RE: Intellectual Humility: A Guiding Principle For The Skeptical Movement?
September 10, 2020 at 1:10 am
(This post was last modified: September 10, 2020 at 1:10 am by Belacqua.)
(September 9, 2020 at 8:04 pm)Sal Wrote: You can guess how closed minds come about.
Children are open to information, and they take it in from their environment. If they are supplied with science-type information, they form that kind of view. If they are supplied with religion-type information, they form that kind of view. Closed minds come about when either side, once the view is formed, decides it's the only good one and is closed to alternatives.
Quote:I think you have a misapprehension about what a scientific model is. It's not so much that a model is wrong, for the most part, rather that we correct them to better fit the available evidence.
Tacho Brahe's system fit the available empirical evidence and a lot of people believed it for a while. Then a better explanation came along.
People thought that stomach ulcers were caused by stress, and then the guy discovered H. pylori.
Intellectual humility demands that we acknowledge that many of the things we currently hold to be true will similarly be replaced.
Please tell me what misapprehension you think I have.
Quote:It wasn't until someone got the not-so-genius idea to put wheels under their luggage, that they realized a better way to move their luggage, and today we take that for granted.
Technology improves. Someday, if we don't go extinct, the tech we have now will look primitive. People will say it was ridiculous that we didn't see some things sooner. Intellectual humility demands that we recognize this.
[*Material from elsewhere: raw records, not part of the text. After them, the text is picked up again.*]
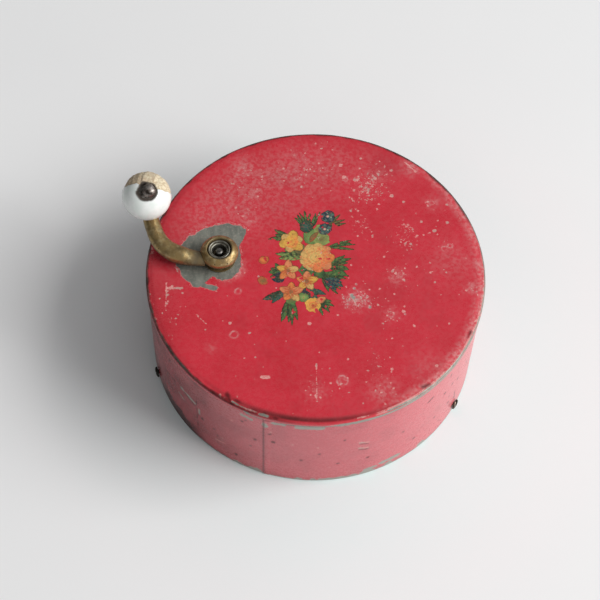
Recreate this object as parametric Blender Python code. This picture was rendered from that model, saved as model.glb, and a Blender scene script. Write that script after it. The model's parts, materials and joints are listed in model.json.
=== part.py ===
"""A round tinplate bobbin box with an off-centre hand crank.

The closed drum holds a bobbin on a central spindle. A brass crank with a
porcelain knob turns a shaft near the drum's edge, and a pair of spur gears
under the lid carries that turn to the spindle. Metres, +Z up, the origin at
the centre of the flat base.
"""

import bmesh
import bpy
from math import acos, atan2, cos, pi, radians, sin, sqrt, tan
from mathutils import Matrix, Vector

MM = 0.001

# Drum
CASE_RADIUS = 55.0 * MM
CASE_HEIGHT = 43.0 * MM
SHEET = 0.8 * MM
LID_SKIRT = 2.7 * MM
LID_EDGE_RADIUS = 2.2 * MM
LIP_DEPTH = 6.5 * MM
LIP_CLEARANCE = 0.4 * MM
BAND_INSET = 0.3 * MM
FLANGE_HEIGHT = 6.0 * MM
SEAM_ANGLE = radians(-107.3)
SEAM_WIDTH = 4.5 * MM
SEAM_RISE = 0.3 * MM
CASE_SEGMENTS = 80

# Gaps
GAP = 0.3 * MM
RUNNING = 0.35 * MM

# Small round-head screws that hold the base plate in the band
SCREW_ANGLES = (radians(-30.3), radians(-162.6), radians(82.0))
SCREW_HEIGHT = 3.4 * MM
SCREW_HEAD_RADIUS = 1.8 * MM
SCREW_HEAD_SIDE = 0.35 * MM
SCREW_HEAD_HEIGHT = 0.85 * MM
SCREW_SHANK_RADIUS = 0.7 * MM
SCREW_LENGTH = 4.5 * MM
SCREW_SLOT = 0.7 * MM
SCREW_SLOT_DEPTH = 0.5 * MM
SCREW_SLOT_TURN = radians(78.0)

# Thread outlet in the far side of the band
OUTLET_ANGLE = radians(110.0)
OUTLET_HEIGHT = 17.0 * MM
OUTLET_BORE = 1.5 * MM
EYELET_BARREL = 2.0 * MM
EYELET_FLANGE = 3.1 * MM
EYELET_LIP = 0.4 * MM

# Gears: 20 degree involute teeth, cut thin for backlash
MODULE = 0.9 * MM
DRIVE_TEETH = 42
BOBBIN_TEETH = 28
PRESSURE_ANGLE = radians(20.0)
BACKLASH = 0.24 * MM
GEAR_BOTTOM = 35.7 * MM
GEAR_THICKNESS = 3.0 * MM
CENTRE_DISTANCE = MODULE * (DRIVE_TEETH + BOBBIN_TEETH) / 2

# Crank: its shaft stands off centre
CRANK_ANGLE = radians(172.6)
CRANK_X = CENTRE_DISTANCE * cos(CRANK_ANGLE)
CRANK_Y = CENTRE_DISTANCE * sin(CRANK_ANGLE)
SHAFT_RADIUS = 2.0 * MM
SHAFT_FOOT = 29.8 * MM
SHAFT_SHOULDER = 43.9 * MM
STUB_RADIUS = 1.15 * MM
STUB_TOP = 48.5 * MM
STUB_CHAMFER = 0.4 * MM
HUB_BOTTOM = 44.2 * MM
HUB_TOP = 49.6 * MM
HUB_FLOOR = 45.2 * MM
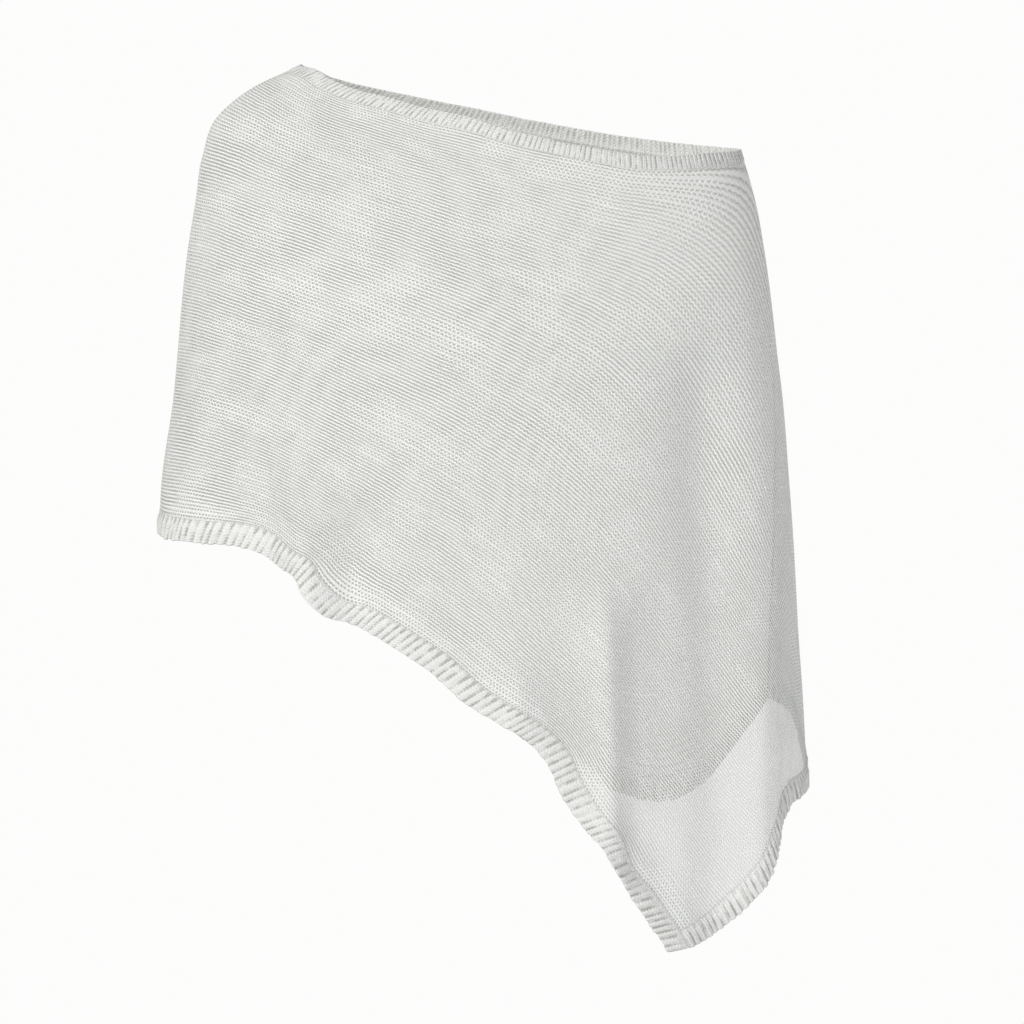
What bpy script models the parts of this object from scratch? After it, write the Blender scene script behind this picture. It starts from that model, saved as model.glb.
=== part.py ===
"""A sheer knit poncho cover-up, as it hangs when worn off one shoulder.

One knitted strip makes the garment. It passes across the back, over the held shoulder and down
across the front to the far arm, where its upper edge turns down and meets its own first end in
the side seam. So the hem has one corner, low at the front of the far arm.

Metres, +X to the far arm, -Y to the front, +Z up. The origin is on top of the held shoulder,
where the neck edge rests. Tables are in millimetres and degrees.

The hanging cloth is a hollow form, given by level sections: each is a round loop through its
left, right, front and back. A place on it is a turn, from 0 at the held side over 90 at the
front and 180 at the far side to 270 at the back, and a height. Long soft folds stand out of that
form or sink into it, and each piece is a sheet laid on it between two of the garment's edges.
"""

from collections import namedtuple

import bmesh
import bpy
import numpy as np

MM = 0.001

# Cloth
WALL = 1.3 * MM
RIB_RISE = 1.0 * MM
RIB_START = 0.5
SCALLOP = 1.1 * MM
SEAM_GAP = 0.3 * MM
NECK_RIB_DEPTH = 12.0 * MM
HEM_RIB_DEPTH = 18.0 * MM
END_RIB_DEPTH = 16.0 * MM
NECK_RIB_PITCH = 4.1 * MM
HEM_RIB_PITCH = 7.0 * MM
END_RIB_PITCH = 6.2 * MM

# How finely the sheets are divided
FRONT_NECK_COLUMNS = 22
FRONT_SEAM_COLUMNS = 22
BACK_COLUMNS = 30
FRONT_ROWS = 20
BACK_ROWS = 18

# How finely lines are measured on the form
EDGE_STEPS = 600
WALE_STEPS = 240
DROP_STEPS = 60
BAND_STEPS = 40
PLACE_ROUNDS = 25

# The edges below are written as they look from straight in front at this distance, level with
# the middle of the garment, in the plane of the shoulders.
VIEW_DISTANCE = 2.6
EYE_X = 167.2 * MM
EYE_Z = -356.8 * MM

Section = namedtuple("Section", "height left right front back")
SECTIONS = (
    Section(12, 26, 268, 30, 26),
    Section(0, 0, 302, 38, 34),
    Section(-15, -34, 322, 52, 46),
    Section(-37, -64, 338, 71, 62),
    Section(-74, -80, 351, 93, 80),
    Section(-108, -85, 361, 108, 92),
    Section(-146, -91, 368, 120, 100),
    Section(-190, -96, 374, 130, 106),
    Section(-226, -99, 378, 133, 108),
    Section(-268, -103, 383, 132, 108),
    Section(-331, -112, 388, 128, 106),
    Section(-372, -114, 391, 127, 107),
    Section(-443, -117, 395, 129, 112),
    Section(-521, -119, 400, 135, 118),
    Section(-570, -120, 402, 140, 121),
    Section(-640, -120, 403, 146, 124),
    Section(-730, -120, 403, 150, 126),
)

Seen = namedtuple("Seen", "x z side")
FRONT, BACK = 1, -1

NECK_FRONT = (
    Seen(9, -3, FRONT),
    Seen(24, -12, FRONT),
    Seen(41, -19, FRONT),
    Seen(69, -26, FRONT),
    Seen(97, -34, FRONT),
    Seen(134, -42, FRONT),
    Seen(163, -51, FRONT),
    Seen(206, -61, FRONT),
    Seen(238, -67, FRONT),
    Seen(268, -72, FRONT),
    Seen(298, -72, FRONT),
    Seen(324, -70, FRONT),
)
NECK_BACK = (
    Seen(9, -3, BACK),
    Seen(24, -10, BACK),
    Seen(60, -19, BACK),
    Seen(120, -31, BACK),
    Seen(190, -45, BACK),
    Seen(260, -57, BACK),
    Seen(320, -64, BACK),
)
HEM_FRONT = (
    Seen(-86, -381, FRONT),
    Seen(-72, -382, FRONT),
    Seen(-55, -384, FRONT),
    Seen(-35, -391, FRONT),
    Seen(-17, -402, FRONT),
    Seen(-4, -410, FRONT),
    Seen(4, -426, FRONT),
    Seen(16, -439, FRONT),
    Seen(40, -447, FRONT),
    Seen(80, -470, FRONT),
    Seen(101, -484, FRONT),
    Seen(129, -509, FRONT),
    Seen(153, -524, FRONT),
    Seen(176, -538, FRONT),
    Seen(195, -558, FRONT),
    Seen(206, -582, FRONT),
    Seen(221, -605, FRONT),
    Seen(238, -626, FRONT),
    Seen(249, -646, FRONT),
    Seen(273, -678, FRONT),
    Seen(295, -709, FRONT),
)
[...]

Quote:systems and ideologies, but does nothing for us now. We know better now, and I have no doubt in my mind with further discovery, inventions and overall advancement, that we will know better still in the future.
Ideologies and political systems are not the same as technology. Sometimes they get better, but in other ways they may get worse. Capitalism, for example, is likely to make the planet uninhabitable. A nature religion that held the earth to be sacred would be better for us now.
Quote:This type of thinking excludes the possibility of granting errors on their own, and imposes on them the thinking that everyone else is wrong.
And you believe that your scientific approach to knowledge is correct, and everyone who doesn't agree with you is wrong. "Oh, but in MY case it's correct!" But everyone says that. Intellectual humility demands that we recognize the possibility that we ourselves are wrong.
"Religion" is a big word that includes a number of very different subjects. It can address ethics and metaphysics, subjects which by definition science doesn't deal with.
Intellectual humility demands that we recognize the boundaries of what science does and doesn't do (this is why it works so well at what it does). Metaphysics and ethics may not be susceptible to proof in the way that scientific issues are. We have to deal with each issue in its appropriate form, and not imagine that our favorite method is one-size-fits-all.
Quote:Religions can only survive as mind viruses.
Any system of explanation only survives because it is passed from one person to another. Concepts aren't really viruses -- you're using a metaphor to express your contempt.
Quote:5. Maybe for the lucky atheists that weren't brought up with a faith being shoved into their face every Sunday. Try that same shit with an apostate, you'll get a different response.
Or with unlucky atheists who have never learned anything about religion other than it is some kind of idiot-making virus. This is narrow minded and historically false.
Quote:I wouldn't be quick to dismiss emotional responses. With that said, you can't use in a meaningful way, e.g. what path is the shortest between 2 points with emotions, and that's where reason plays its part of an analytical approach. It's with humility that we are able to accept errors on our own part. Faiths hijack this.
You're begging an important question. You seem to have the idea that any "meaningful" way will necessarily be a geometrical, analytic approach. But people aren't robots, and meaning is found or created in all kinds of ways. To declare that emotion is never a part of meaning is silly.
Humility demands that we take non-science seriously, when discussing questions that aren't empirical, repeatable, and quantifiable.
Your faith in science is hijacking your ability to learn humbly from people unlike yourself.